__WORK REQUIRED__
Set down word for word each line from the start of the listing through the line that contains "const COINS_IN_STACK = 4;", both included.

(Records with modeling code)

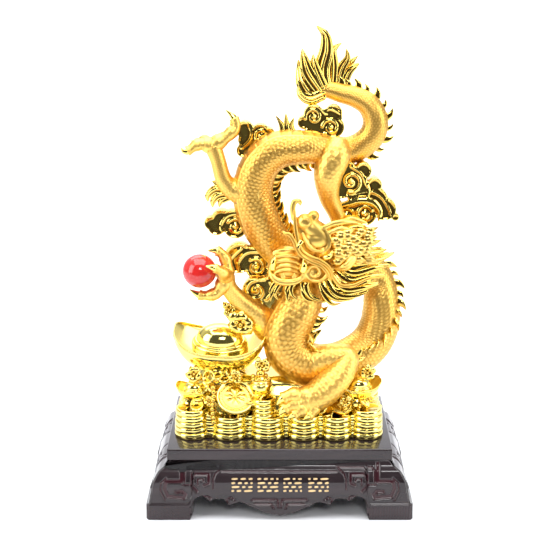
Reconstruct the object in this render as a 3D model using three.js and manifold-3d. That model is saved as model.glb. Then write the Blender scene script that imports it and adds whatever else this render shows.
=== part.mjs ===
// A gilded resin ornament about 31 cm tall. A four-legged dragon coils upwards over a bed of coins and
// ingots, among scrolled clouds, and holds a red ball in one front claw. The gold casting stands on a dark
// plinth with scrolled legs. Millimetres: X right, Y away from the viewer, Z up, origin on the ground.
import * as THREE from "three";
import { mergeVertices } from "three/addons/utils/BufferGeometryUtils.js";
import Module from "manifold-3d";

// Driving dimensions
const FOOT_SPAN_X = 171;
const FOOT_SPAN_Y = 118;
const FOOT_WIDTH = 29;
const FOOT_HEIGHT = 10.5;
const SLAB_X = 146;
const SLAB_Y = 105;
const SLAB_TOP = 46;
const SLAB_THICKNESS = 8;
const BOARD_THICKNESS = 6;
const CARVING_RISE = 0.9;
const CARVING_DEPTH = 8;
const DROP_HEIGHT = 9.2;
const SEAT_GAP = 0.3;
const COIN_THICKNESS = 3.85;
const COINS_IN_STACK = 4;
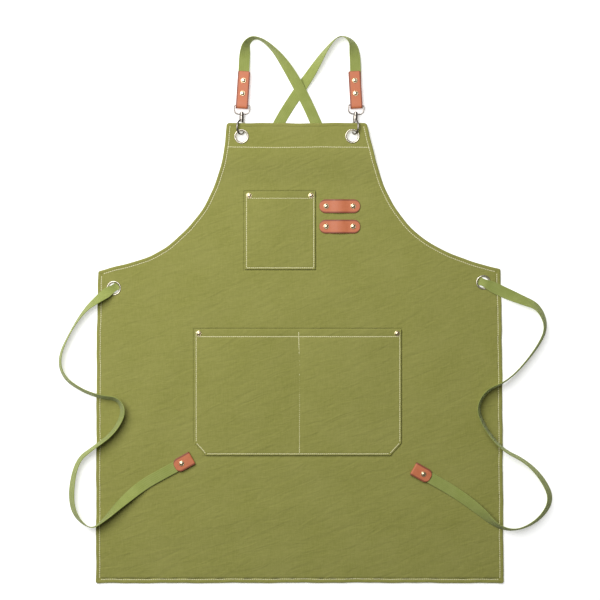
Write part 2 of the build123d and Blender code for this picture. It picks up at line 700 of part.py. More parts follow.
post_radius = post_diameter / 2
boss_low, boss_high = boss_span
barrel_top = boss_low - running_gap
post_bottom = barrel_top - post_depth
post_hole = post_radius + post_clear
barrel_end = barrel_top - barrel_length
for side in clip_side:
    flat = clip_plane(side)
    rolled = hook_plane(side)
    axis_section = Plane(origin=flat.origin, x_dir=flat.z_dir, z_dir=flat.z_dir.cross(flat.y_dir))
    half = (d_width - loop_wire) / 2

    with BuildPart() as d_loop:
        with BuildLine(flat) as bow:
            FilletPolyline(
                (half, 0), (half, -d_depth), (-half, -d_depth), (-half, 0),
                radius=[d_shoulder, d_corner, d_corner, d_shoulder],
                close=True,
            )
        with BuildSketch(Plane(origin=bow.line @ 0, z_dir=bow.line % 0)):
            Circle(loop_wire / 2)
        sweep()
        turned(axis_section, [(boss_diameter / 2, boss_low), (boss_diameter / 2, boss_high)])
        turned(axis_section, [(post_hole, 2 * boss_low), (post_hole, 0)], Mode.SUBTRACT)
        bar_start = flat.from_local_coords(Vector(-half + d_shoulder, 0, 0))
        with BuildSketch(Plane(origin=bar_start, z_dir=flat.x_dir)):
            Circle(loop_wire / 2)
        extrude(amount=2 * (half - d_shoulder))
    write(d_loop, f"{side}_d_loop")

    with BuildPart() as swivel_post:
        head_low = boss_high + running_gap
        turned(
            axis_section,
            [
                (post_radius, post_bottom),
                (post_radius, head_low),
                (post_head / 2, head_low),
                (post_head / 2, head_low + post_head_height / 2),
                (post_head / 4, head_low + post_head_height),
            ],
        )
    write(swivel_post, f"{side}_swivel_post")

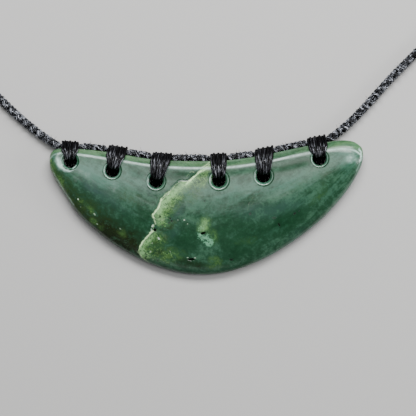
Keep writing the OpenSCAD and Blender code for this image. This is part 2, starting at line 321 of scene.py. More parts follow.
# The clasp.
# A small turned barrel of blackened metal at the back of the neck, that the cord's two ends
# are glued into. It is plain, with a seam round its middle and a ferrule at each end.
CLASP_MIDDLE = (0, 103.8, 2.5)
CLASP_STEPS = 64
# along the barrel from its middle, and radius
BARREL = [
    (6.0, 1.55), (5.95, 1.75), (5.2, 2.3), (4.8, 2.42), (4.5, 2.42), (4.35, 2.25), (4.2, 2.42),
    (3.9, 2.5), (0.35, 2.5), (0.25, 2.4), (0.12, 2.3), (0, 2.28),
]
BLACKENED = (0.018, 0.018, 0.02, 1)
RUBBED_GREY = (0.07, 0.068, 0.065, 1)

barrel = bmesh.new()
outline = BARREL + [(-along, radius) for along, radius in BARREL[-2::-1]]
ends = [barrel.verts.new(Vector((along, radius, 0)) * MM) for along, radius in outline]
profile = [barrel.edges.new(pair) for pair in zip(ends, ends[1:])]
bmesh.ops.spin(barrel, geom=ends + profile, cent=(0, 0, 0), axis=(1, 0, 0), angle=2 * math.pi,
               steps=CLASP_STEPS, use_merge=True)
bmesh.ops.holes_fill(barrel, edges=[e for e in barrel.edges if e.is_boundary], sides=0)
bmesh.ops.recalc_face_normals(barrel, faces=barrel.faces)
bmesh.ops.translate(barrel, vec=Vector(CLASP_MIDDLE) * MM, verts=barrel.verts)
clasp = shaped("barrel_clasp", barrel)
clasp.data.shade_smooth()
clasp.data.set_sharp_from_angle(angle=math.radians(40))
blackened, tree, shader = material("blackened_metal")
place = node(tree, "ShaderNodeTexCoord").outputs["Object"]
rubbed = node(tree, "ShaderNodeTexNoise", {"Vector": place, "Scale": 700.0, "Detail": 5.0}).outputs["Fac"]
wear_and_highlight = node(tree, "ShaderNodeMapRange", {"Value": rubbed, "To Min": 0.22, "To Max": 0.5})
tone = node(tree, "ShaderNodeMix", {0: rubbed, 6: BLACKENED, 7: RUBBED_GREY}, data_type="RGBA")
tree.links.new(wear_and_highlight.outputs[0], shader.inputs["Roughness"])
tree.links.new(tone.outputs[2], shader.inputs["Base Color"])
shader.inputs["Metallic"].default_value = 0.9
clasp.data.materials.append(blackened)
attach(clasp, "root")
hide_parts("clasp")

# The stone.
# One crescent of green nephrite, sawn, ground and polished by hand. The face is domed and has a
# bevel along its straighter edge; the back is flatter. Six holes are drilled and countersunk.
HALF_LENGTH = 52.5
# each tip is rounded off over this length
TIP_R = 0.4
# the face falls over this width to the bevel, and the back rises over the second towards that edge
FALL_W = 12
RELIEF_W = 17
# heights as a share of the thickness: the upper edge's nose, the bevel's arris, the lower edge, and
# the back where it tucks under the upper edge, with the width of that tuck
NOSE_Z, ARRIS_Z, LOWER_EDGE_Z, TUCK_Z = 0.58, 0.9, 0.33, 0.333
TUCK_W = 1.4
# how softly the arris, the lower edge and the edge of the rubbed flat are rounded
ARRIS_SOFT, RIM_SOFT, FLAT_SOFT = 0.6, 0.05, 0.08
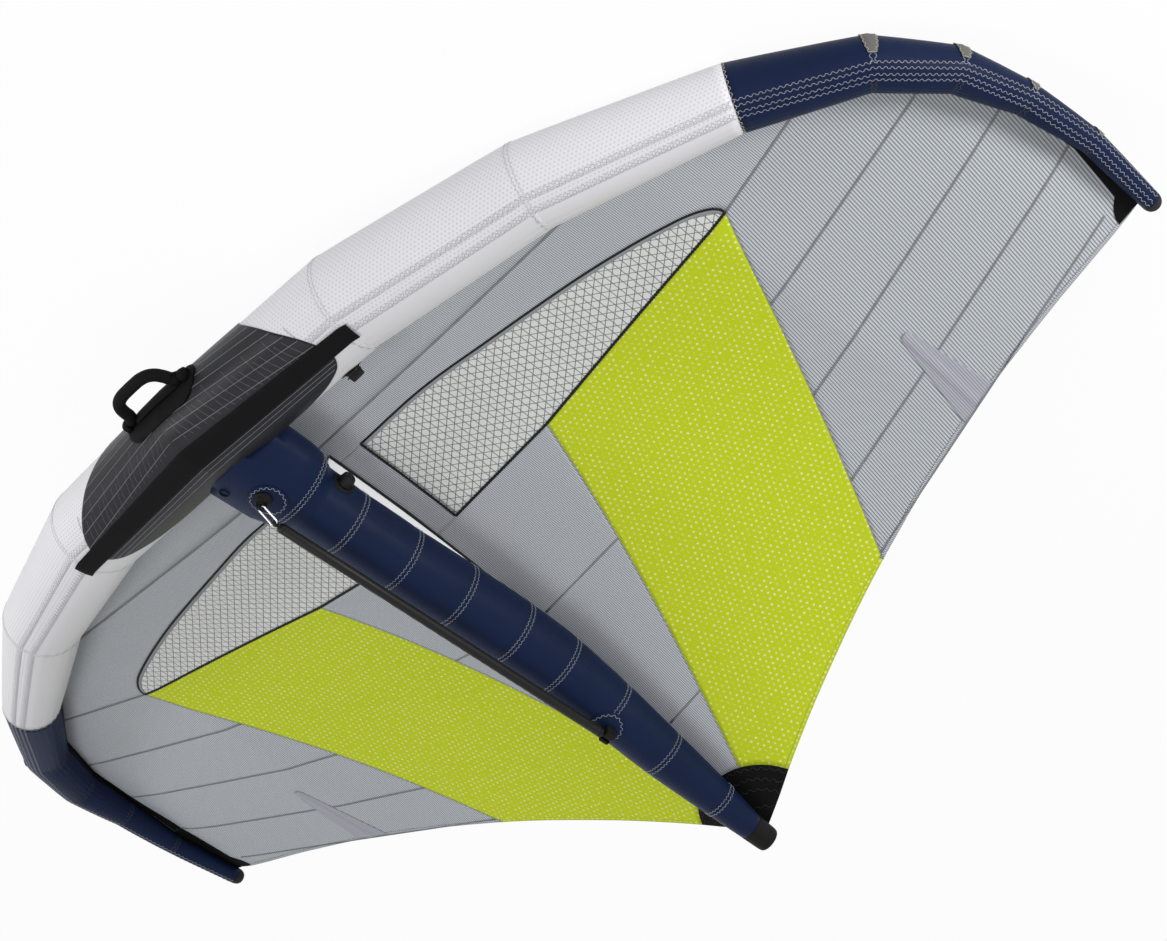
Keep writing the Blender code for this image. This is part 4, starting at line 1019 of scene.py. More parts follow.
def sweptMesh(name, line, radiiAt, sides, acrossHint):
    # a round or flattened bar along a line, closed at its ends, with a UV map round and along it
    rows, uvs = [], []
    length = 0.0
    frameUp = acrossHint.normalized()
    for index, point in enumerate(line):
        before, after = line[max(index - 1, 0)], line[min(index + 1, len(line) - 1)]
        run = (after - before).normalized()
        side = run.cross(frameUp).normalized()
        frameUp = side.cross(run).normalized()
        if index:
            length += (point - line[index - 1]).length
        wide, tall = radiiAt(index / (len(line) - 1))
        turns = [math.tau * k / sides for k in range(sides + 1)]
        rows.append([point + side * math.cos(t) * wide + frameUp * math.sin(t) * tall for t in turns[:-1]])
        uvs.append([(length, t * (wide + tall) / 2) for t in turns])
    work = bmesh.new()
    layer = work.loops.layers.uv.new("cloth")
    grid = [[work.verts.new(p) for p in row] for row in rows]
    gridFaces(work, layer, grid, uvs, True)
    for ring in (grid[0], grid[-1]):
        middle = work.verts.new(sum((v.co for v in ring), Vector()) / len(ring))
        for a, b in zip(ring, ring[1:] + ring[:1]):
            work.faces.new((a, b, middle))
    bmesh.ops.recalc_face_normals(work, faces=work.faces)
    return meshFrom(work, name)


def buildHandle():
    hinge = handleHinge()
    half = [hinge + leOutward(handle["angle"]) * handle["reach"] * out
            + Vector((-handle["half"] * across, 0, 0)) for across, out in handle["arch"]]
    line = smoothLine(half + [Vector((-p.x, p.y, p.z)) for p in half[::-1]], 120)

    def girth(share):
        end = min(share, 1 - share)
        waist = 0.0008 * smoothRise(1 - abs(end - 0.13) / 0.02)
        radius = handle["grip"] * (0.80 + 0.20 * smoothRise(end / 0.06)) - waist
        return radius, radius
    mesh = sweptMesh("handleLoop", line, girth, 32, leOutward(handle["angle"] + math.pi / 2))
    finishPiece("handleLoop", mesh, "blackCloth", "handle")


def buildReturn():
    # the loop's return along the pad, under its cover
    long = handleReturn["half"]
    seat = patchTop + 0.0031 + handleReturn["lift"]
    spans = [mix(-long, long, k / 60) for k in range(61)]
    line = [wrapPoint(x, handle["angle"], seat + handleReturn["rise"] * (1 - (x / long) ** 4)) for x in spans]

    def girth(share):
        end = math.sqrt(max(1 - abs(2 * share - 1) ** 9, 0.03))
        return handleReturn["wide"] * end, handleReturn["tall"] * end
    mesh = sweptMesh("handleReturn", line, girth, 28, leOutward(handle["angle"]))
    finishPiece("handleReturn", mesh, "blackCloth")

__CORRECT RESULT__
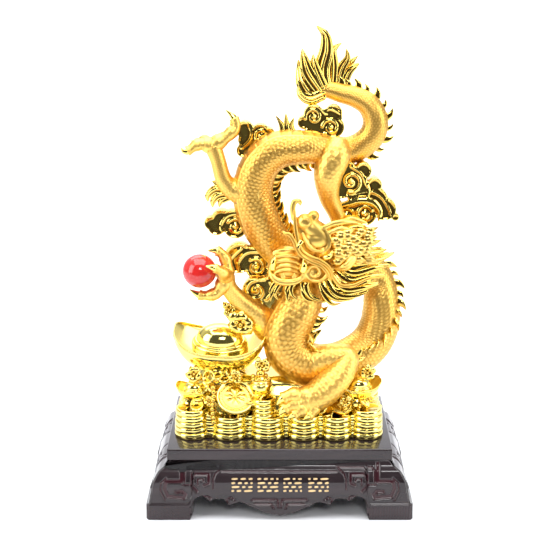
Reconstruct the object in this render as a 3D model using three.js and manifold-3d. That model is saved as model.glb. Then write the Blender scene script that imports it and adds whatever else this render shows.
=== part.mjs ===
// A gilded resin ornament about 31 cm tall. A four-legged dragon coils upwards over a bed of coins and
// ingots, among scrolled clouds, and holds a red ball in one front claw. The gold casting stands on a dark
// plinth with scrolled legs. Millimetres: X right, Y away from the viewer, Z up, origin on the ground.
import * as THREE from "three";
import { mergeVertices } from "three/addons/utils/BufferGeometryUtils.js";
import Module from "manifold-3d";

// Driving dimensions
const FOOT_SPAN_X = 171;
const FOOT_SPAN_Y = 118;
const FOOT_WIDTH = 29;
const FOOT_HEIGHT = 10.5;
const SLAB_X = 146;
const SLAB_Y = 105;
const SLAB_TOP = 46;
const SLAB_THICKNESS = 8;
const BOARD_THICKNESS = 6;
const CARVING_RISE = 0.9;
const CARVING_DEPTH = 8;
const DROP_HEIGHT = 9.2;
const SEAT_GAP = 0.3;
const COIN_THICKNESS = 3.85;
const COINS_IN_STACK = 4;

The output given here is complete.